We cannot get Central Asia wrong. The U.S. should not be afraid to press more comprehensively for human rights progress, but neither should it expect the progressive elements in Tashkent to do what Washington wants it to. In addition to its hard-power guarantee, Washington should encourage economic integration of the independent states, anchored by Uzbekistan, and the development of native MBA programs; a rule-of-law center that would make recommendations on corruption and reform of prisons and the economy; and a conference series on religious freedom and security in Central Asia, to reconsider the current laws.

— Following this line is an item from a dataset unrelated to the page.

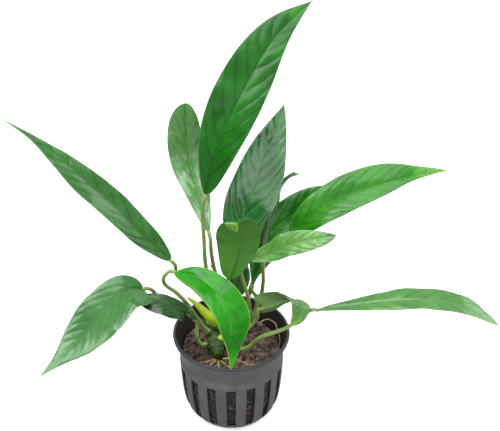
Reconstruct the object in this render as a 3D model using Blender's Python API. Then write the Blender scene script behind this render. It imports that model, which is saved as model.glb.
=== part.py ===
"""Potted anubias: a slotted net pot of dark plastic, peaty soil, a creeping rhizome with roots,
a shoot, a bud and an old sheath, and fifteen leaves, each a blade on its own stalk.  Metres, +Z up, origin at the centre of the
pot's base; the fronts of the drooping leaves face -Y."""
import math

import bmesh
import bpy
import numpy as np

for old in list(bpy.data.objects):
    bpy.data.objects.remove(old, do_unlink=True)

MM = 0.001

# ---- driving dimensions -------------------------------------------------------------------
POT_HEIGHT = 47.0 * MM
RIM_D = 55.0 * MM            # outside diameter of the lip
WALL = 1.2 * MM
SLOT_COUNT = 16
SLOT_WIDTH = 4.4 * MM        # measured where the body is widest
SLOT_TOP = 0.655             # share of the pot's height
SLOT_FOOT = 0.060
SOIL_DROP = 9.0 * MM         # rim down to the soil
GAP = 0.3 * MM               # clearance between neighbouring pieces

PLANT_HEIGHT = 160.0 * MM    # tip of the tallest leaf above the soil
RHIZOME_D = 8.0 * MM
STALK_D = 2.0 * MM           # half way up a large leaf's stalk
BLADE_T = 0.8 * MM
RIB_T = 0.9 * MM             # extra thickness of a midrib at the blade's base
ROOT_D = 1.0 * MM

SOIL_Z = POT_HEIGHT - SOIL_DROP
GROW = PLANT_HEIGHT / 160.0          # metres per unit of the leaf tables (1 mm here)
CROWN = np.array([0.0, 0.0, SOIL_Z])

rng = np.random.default_rng(7)

# ---- materials -----------------------------------------------------------------------------
def material(name, colour, rough, sheen=0.0):
    mat = bpy.data.materials.new(name)
    mat.use_nodes = True
    shader = mat.node_tree.nodes["Principled BSDF"]
    shader.inputs["Base Color"].default_value = (*colour, 1.0)
    shader.inputs["Roughness"].default_value = rough
    shader.inputs["Coat Weight"].default_value = sheen
    mat.diffuse_color = (*colour, 1.0)
    return mat

# ---- mesh helpers --------------------------------------------------------------------------
def solid(name, verts, faces, mat, smooth=True):
    """One closed body from points and faces, faces turned outwards."""
    mesh = bpy.data.meshes.new(name)
    mesh.from_pydata([tuple(v) for v in verts], [], [tuple(f) for f in faces])
    bm = bmesh.new()
    bm.from_mesh(mesh)
    bmesh.ops.recalc_face_normals(bm, faces=bm.faces)
    if bm.calc_volume(signed=True) < 0:
        bmesh.ops.reverse_faces(bm, faces=bm.faces)
    for face in bm.faces:
        face.smooth = smooth
    for edge in bm.edges:
        if len(edge.link_faces) == 2 and edge.calc_face_angle() > math.radians(40):
            edge.smooth = False
    bm.to_mesh(mesh)
    bm.free()
    mesh.materials.append(mat)
    obj = bpy.data.objects.new(name, mesh)
    bpy.context.collection.objects.link(obj)
    return obj

def unit(v):
    return v / np.linalg.norm(v, axis=-1, keepdims=True)

def ease(t):
    """Smooth step from 0 at t = 0 to 1 at t = 1."""
    t = np.clip(t, 0.0, 1.0)
    return t * t * (3 - 2 * t)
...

Finally, there is currently serious discussion in the US government about designating Uzbekistan as a “country of particular concern” (CPC) this April, given Uzbekistan’s terrible treatment of pious Muslims and the harassment of Christian groups. It is not yet time for such a designation. Uzbekistan has come a long way. It has a long way to go. Although the human rights improvements made thus far seem glacial by our own standard, they are rapid according to the Uzbek political context. In fact, by placing sanctions on Uzbekistan now (which could include limiting or stopping aid), we may empower the reactionaries. Now is the time to work together.

During the question-and-answer period following Mackinder’s 1904 presentation, Mr. Spencer Wilkinson remarked that governments needed to remember that “you cannot move any one piece without considering all the squares on the board… . The great fact of today is that any movement which is made in one part of the world affects the whole of the international relations of the world.” We, too, need a new, holistic sense of strategy and security, beginning in Mackinder’s heartland.